Since January 1, 2016 through the date of this press release, the Company has repurchased the following:

an aggregate of 2,299,606 of its common shares at an average price of $5.96 per share; the repurchased shares are being held as treasury shares. There are 173,035,794 shares outstanding as of April 27, 2016.
$5.0 million face value of its Convertible Notes at an average price of $831.05 per $1,000 principal amount.

The Company has $160.4 million remaining under its Securities Repurchase Program as of the date of this press release. The Company expects to repurchase any securities in the open market, at times and prices that are considered to be appropriate by the Company, but is not obligated under the terms of the program to repurchase any securities.

Time Charter-in Update

In April 2016, the Company exercised its option to extend the charter on an MR product tanker that is currently time chartered-in for an additional year at $16,350 per day effective May 2016.

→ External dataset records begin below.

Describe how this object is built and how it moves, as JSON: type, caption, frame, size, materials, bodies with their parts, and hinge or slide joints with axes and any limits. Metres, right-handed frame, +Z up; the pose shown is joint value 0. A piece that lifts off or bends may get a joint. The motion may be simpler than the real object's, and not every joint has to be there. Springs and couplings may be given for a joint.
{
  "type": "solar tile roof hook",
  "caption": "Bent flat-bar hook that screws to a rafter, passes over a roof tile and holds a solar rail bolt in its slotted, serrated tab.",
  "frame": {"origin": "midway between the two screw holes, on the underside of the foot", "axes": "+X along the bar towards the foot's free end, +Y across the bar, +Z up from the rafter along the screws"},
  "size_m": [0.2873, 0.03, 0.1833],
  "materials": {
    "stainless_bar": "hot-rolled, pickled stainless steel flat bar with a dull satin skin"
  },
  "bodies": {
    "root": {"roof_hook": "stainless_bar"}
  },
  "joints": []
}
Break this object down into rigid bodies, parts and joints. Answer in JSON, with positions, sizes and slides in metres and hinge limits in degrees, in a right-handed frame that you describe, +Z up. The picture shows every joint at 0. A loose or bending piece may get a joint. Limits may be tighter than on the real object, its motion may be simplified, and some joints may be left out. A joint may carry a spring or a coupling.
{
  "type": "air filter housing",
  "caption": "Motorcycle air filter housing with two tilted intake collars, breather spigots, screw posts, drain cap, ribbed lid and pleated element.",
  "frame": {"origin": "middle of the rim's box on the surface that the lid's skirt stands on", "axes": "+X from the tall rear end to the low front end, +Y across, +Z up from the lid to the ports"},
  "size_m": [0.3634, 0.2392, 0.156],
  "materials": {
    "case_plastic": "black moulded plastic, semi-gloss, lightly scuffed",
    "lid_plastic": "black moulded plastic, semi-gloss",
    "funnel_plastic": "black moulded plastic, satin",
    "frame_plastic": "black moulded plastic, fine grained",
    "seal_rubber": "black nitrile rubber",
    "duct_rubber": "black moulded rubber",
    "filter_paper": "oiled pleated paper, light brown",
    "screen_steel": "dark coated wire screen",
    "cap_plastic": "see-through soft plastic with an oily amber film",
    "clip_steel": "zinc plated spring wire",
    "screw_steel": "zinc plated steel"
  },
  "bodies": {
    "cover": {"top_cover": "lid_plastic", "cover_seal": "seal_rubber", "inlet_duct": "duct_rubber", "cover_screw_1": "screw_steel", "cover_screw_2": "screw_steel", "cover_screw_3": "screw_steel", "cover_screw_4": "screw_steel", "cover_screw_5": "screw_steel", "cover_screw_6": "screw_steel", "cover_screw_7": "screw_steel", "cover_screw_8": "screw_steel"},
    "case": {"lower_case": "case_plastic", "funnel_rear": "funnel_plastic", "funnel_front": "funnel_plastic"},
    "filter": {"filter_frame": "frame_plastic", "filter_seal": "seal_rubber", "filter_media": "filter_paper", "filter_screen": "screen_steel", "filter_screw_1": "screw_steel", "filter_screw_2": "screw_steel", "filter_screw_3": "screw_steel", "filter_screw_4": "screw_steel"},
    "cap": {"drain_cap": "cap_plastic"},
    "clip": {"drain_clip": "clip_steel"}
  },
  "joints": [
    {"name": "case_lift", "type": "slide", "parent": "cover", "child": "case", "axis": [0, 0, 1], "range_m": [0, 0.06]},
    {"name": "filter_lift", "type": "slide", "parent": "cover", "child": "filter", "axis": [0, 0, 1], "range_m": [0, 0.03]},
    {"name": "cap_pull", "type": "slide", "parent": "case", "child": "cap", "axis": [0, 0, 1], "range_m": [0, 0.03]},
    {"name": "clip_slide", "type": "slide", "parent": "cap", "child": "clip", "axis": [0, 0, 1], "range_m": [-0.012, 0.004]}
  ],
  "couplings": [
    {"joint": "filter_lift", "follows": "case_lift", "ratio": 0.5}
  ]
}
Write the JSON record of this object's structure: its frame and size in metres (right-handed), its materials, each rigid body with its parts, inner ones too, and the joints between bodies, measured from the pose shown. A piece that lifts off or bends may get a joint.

In March 2016, the Company entered into time charter-in agreements with an unrelated third party on three ice class 1A Handymax product tankers. Each agreement is for three years at $15,600 per day and the Company has two consecutive one year options to extend the agreements at $16,500 per day and $17,500 per day, respectively. These vessels were delivered in March 2016. In addition, the Company has the option to time charter-in up to four additional ice class 1A Handymax product tankers under the same terms.

In March 2016, the Company extended the charters on two ice class 1B Handymax product tankers that are currently time chartered-in, each for one year at $17,000 per day effective April and June 2016, respectively.

In March 2016, the Company exercised its option to extend the charter on an MR product tanker that is currently time chartered-in for an additional year at $16,200 per day effective May 2016.

In February 2016, the Company extended the charter on an LR1 product tanker that is currently time chartered-in. The term of the agreement is for an additional year at $17,250 per day effective March 2016.